Non-stationary influence function for an unbounded anisotropic Kirchhoff-Love shell

Abstract

The purpose of this article is to investigate the process of the influence of a nonstationary load on an arbitrary region of an elastic anisotropic cylindrical shell. The approach to the study of the propagation of forced transient oscillations in the shell is based on the method of the influence function, which represents normal displacements in response to the action of a single load concentrated along the coordinates. For the mathematical description of the instantaneous concentrated load, the Dirac delta functions are used. To construct the influence function, expansions in exponential Fourier series and integral Laplace and Fourier transforms are applied to the original differential equations.
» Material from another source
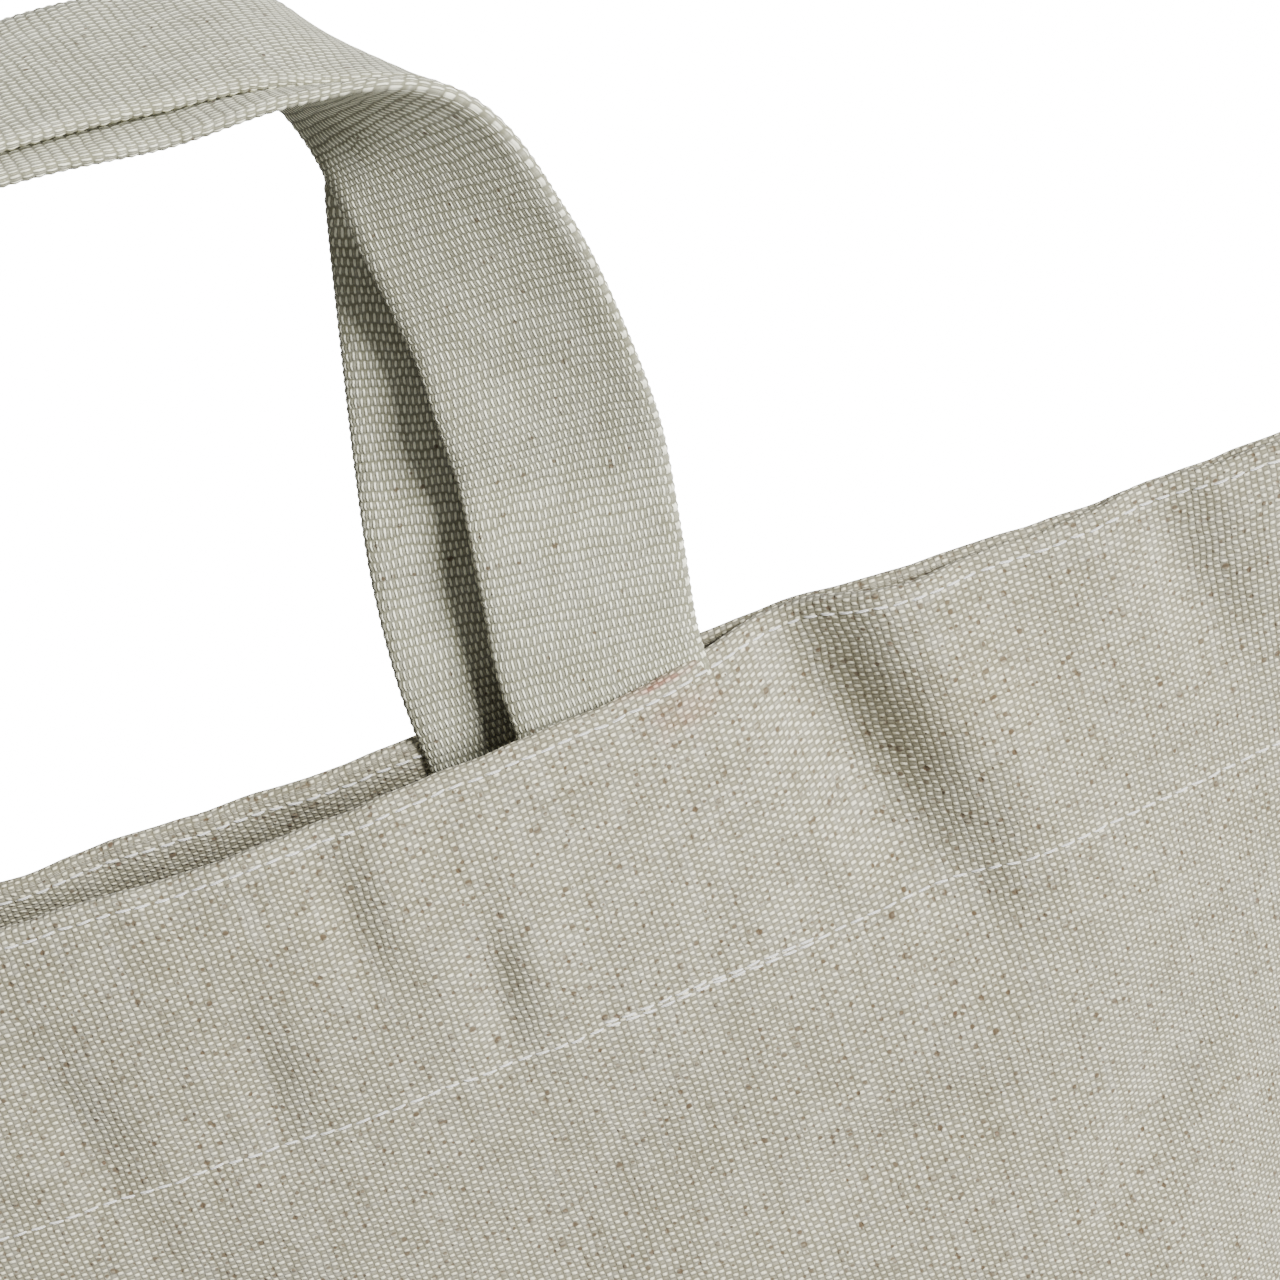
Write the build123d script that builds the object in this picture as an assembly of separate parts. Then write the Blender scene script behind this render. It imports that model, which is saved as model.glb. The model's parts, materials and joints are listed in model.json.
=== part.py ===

The original integral Laplace transform is found analytically, and for the inverse integral Fourier transform, a numerical method for integrating rapidly oscillating functions is used. The convergence of the result in the Chebyshev norm is estimated. The practical significance of the work is that the obtained results can be used by scientists or students to solve new problems of dynamics of cylindrical shells on an elastic basis under pulse loads. The found non-stationary influence function opens up possibilities for studying the stress-strain state, solving nonstationary inverse and contact problems for anisotropic shells, studying nonstationary dynamics in the case of nonzero initial conditions, and also when constructing integral equations of the boundary element method.